Back in January, we received an email from artist and award winning filmmaker Shira Richter (Two States of Mind) about screening Who Does She Think She Is? at The Artist Residence Gallery in Hertzliya, Israel for Women’s History Month in March.  She told us that the audience would be a small selective group of women artists, curators and activists.  We were thrilled to have our film screened in Israel and we also believed that our House Party Kit would be perfect for an artist residence, where it would become a part of their video collection and viewed by their community as a group.  We shipped a kit over to Shira right away and asked her to share her thoughts with us about the film and her screening.   We all were so moved by her thoughtful response (yes, tears were shed!) and we wanted to share it with all of you:



A few months ago, I held, as promised, a small screening of "Who Does She Think She Is?" at The Artist Residence Gallery in Hertzliya, Israel. The film was a success, and women called me days after to say how they keep thinking about it.  The audience included female artists and curators and other art world people.  In fact, it helped one woman understand how crucial and important it is for her to keep doing those phone calls in order to invite people to see her art (she also called to thank me).

Then I did another small screening at The Artist’s House in Tel Aviv.  Same reaction.  I know for a fact a few were so enthused that they planned to buy a copy.  And told their friends.

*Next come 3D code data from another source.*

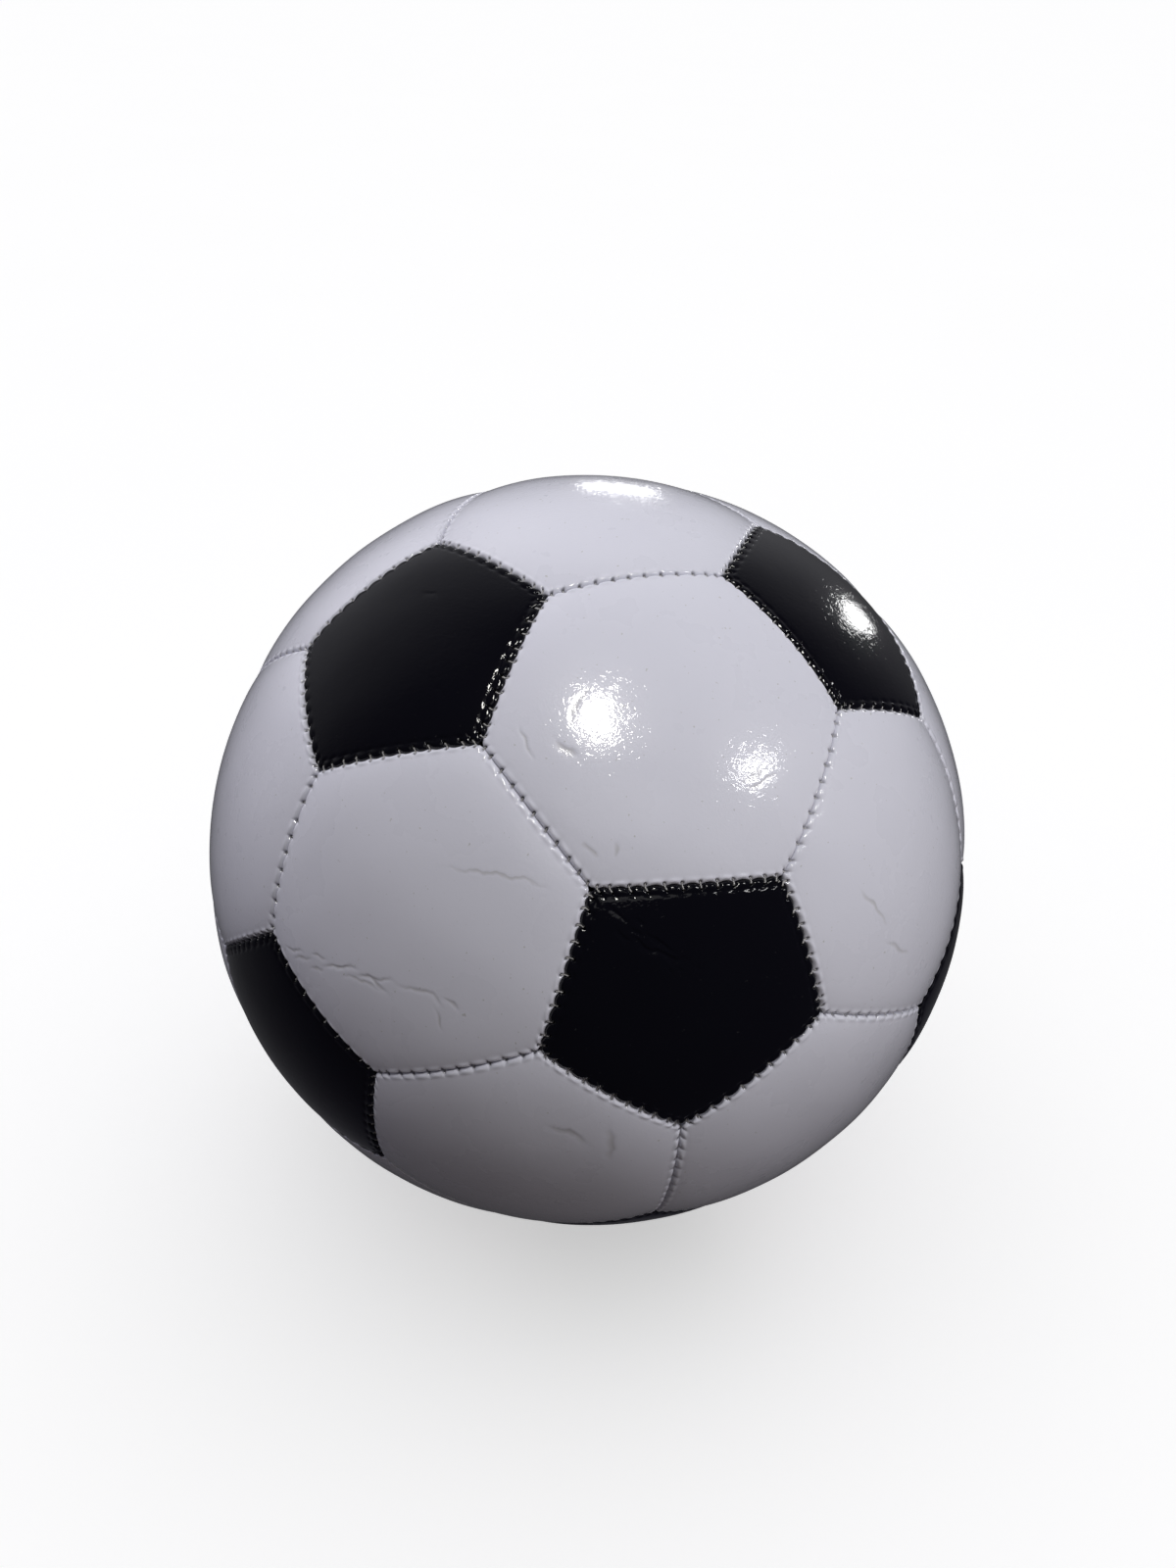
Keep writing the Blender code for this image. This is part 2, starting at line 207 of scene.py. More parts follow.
# Creases in the cover, as points on a panel in mm: to the right of its centre and up from it,
# seen from outside. Each has its depth and half its width.
CREASES = {
    "hexagon_panel_05": (
        (0.12, 0.40, ((-36, -19), (-33.5, -18.5), (-29, -17.5))),
        (0.09, 0.40, ((-33, -20.5), (-28.5, -19), (-25.5, -18))),
        (0.12, 0.38, ((-26, -17), (-23.5, -16.5), (-21, -16.5))),
        (0.17, 0.42, ((-21.5, -18.5), (-19.5, -18), (-15.5, -16.5), (-11, -15.5))),
        (0.10, 0.40, ((-26.5, -21), (-21.5, -19.5))),
        (0.16, 0.42, ((-11, -17), (-5.5, -16.5), (-1, -15.5))),
        (0.10, 0.42, ((-15, -19), (-11, -18), (-6.5, -18.5), (-3.5, -19))),
        (0.15, 0.40, ((-10, -17), (-6, -17), (-4, -18), (-1.5, -19.5))),
        (0.11, 0.42, ((0, -16), (3, -16.5), (7, -15.5), (10, -16), (13, -18.5))),
        (0.11, 0.40, ((12.5, -16), (15, -17), (17, -18.5))),
        (0.08, 0.42, ((11, -19.5), (12.5, -22.5), (13, -25))),
        (0.05, 0.50, ((7.5, 15), (13.5, 15.5), (19.5, 16.5), (24.5, 16.5), (28.5, 17), (31, 16), (34, 15))),
    ),
    "pentagon_panel_04": (
        (0.21, 0.60, ((-19, 25.5), (-17, 24), (-15, 22))),
        (0.20, 0.52, ((-13.5, 22.5), (-11, 21))),
        (0.21, 0.56, ((-17.5, 20.5), (-16, 18.5), (-14.5, 17))),
        (0.20, 0.52, ((-14.5, 20.5), (-11.5, 18.5))),
        (0.34, 0.60, ((-14.5, 18.5), (-11.5, 16), (-8, 14.5), (-4.5, 12.5), (-1.5, 12))),
        (0.30, 0.56, ((-11, 19.5), (-8, 16.5), (-4, 14.5))),
        (0.10, 0.50, ((0.5, 10.5), (2, 9.5))),
        (0.16, 0.35, ((-6, 10), (-5, 10))),
        (0.18, 0.35, ((-3.5, 10), (-2.5, 9.5))),
    ),
    "hexagon_panel_02": (
        (0.06, 0.60, ((-25.5, -28), (-22, -32))),
        (0.06, 0.60, ((-17.5, -29), (-18, -33))),
        (0.050, 0.80, ((-24, -1.5), (-24, 2.5), (-22, 5.5), (-18, 8.5))),
        (0.13, 0.90, ((-28, -3), (-26.5, -5.5), (-23.5, -8.5))),
        (0.13, 0.36, ((-36, 1.5), (-35, -3), (-34, -7))),
        (0.045, 0.60, ((13.5, -19), (17, -17), (21.5, -15.5))),
        (0.045, 0.60, ((14.5, -20.5), (19, -18.5), (24, -16))),
        (0.035, 0.50, ((15, -17), (18.5, -15.5), (21, -14))),
    ),
    "hexagon_panel_06": (
        (0.05, 0.60, ((-23, 4.5), (-18.5, -2.5), (-14.5, -10))),
        (0.07, 0.60, ((-16.5, -13), (-6.5, -22))),
    ),
    "pentagon_panel_01": (
        (0.12, 0.60, ((-5.5, 14.5), (0, 15))),
        (0.05, 0.80, ((12, -4), (20, -6), (26, -9))),
    ),
    "hexagon_panel_10": (
        (0.08, 0.90, ((8.5, 26), (14.5, 25), (19, 20))),
        (0.10, 1.0, ((24, 26), (25, 20), (24, 13))),
    ),
}
CREASE_STEEP_SIDE = 0.6  # how wide a crease's steep upper side is, as a share of its width
CREASE_GENTLE_SIDE = 1.6


# Small helpers


def unit(vectors):
    return vectors / np.linalg.norm(vectors, axis=-1, keepdims=True)


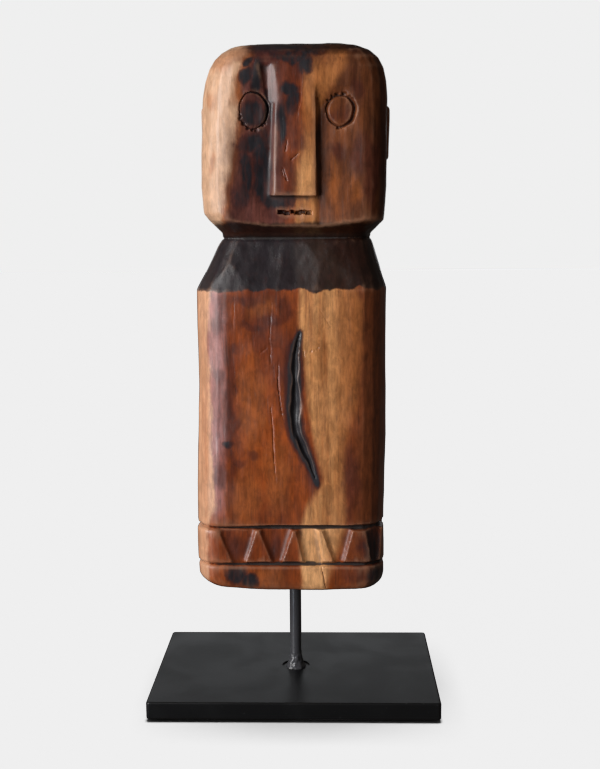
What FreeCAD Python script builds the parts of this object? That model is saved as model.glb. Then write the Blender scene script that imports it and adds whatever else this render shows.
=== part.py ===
"""A carved wooden doll that stands on a pin: a flat steel plate on four felt pads, a round rod
welded upright in it, a thin sleeve loose on the rod, and the figure, one piece of wood with a
blind hole that drops over the sleeve.

Frame: millimetres, +Z up, the face looks along -Y, and the origin is the middle of the footprint
on the surface that the pads rest on.
"""

import os

import FreeCAD
import Part
import Sketcher
from FreeCAD import Vector

SHEET = "Dimensions"
START_POINT, END_POINT, CENTRE_POINT = 1, 2, 3

# Stand.
STAND = {
    "plate_width": 150.0,
    "plate_depth": 100.0,
    "plate_thick": 9.0,
    "plate_corner": 1.5,
    "plate_edge": 0.6,
    "pad_diameter": 12.0,
    "pad_thick": 1.5,
    "pad_inset": 14.0,
    "rod_diameter": 6.0,
    "rod_showing": 52.0,
    "rod_inside_doll": 60.0,
    "rod_tip_chamfer": 0.8,
    "sleeve_wall": 0.5,
    "sleeve_cap": 1.0,
    "sleeve_recess": 2.0,
    "running_gap": 0.05,
    "recess_radius": 7.4,
    "recess_depth": 0.7,
    "bead_radius": 5.6,
    "bead_height": 9.5,
    "bead_lip": 0.5,
    "bead_hollow": 0.7,
}

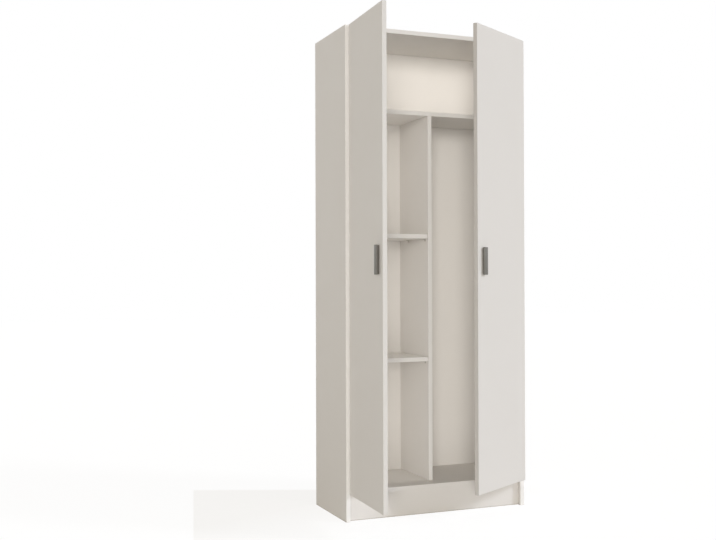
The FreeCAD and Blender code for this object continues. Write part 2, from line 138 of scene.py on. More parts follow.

I must say I am completely puzzled why the Women’s Film Festival here decided not to include your film (I gave it to them last year).  The audience leaves with wet sparkling eyes!…

Then in May I was invited to lecture about my work at the International Conference for Mothers in Art, Literature, Media and Popular Culture in Toronto. I told several people about the film there as well.  This ‘telling about’ is extremely important.

I think it’s our mission to spread knowledge about such important works worldwide.  Feminism and Gender Studies are still not the norm of schools, and ‘What you don’t know CAN hurt you’….Knowledge IS power!  And, as you know very well, not all women’s films have the mega bucks to circulate the way they should. It never ceases to amaze me the rubbish I will end up seeing just because of the massive promotion campaign.  Think how influential our films would be with such a scope of promotion! I think we should lobby for grants for the promotion of our films, not only the making of them. I think we should lobby for film festivals to show not only ‘current date’ films because of the discrimination of time/monies that our works suffer from.

I meet young women who still have trouble identifying their own voice because of the blanket of silencing that hides inside our culture. I meet women who do uninformed decisions about their physical and mental health because of this brand of ignorance.

Your film is a huge inspiration because it put together in a beautiful, emotional, sensual, colorful, inspirational way a lot of information that is extremely important.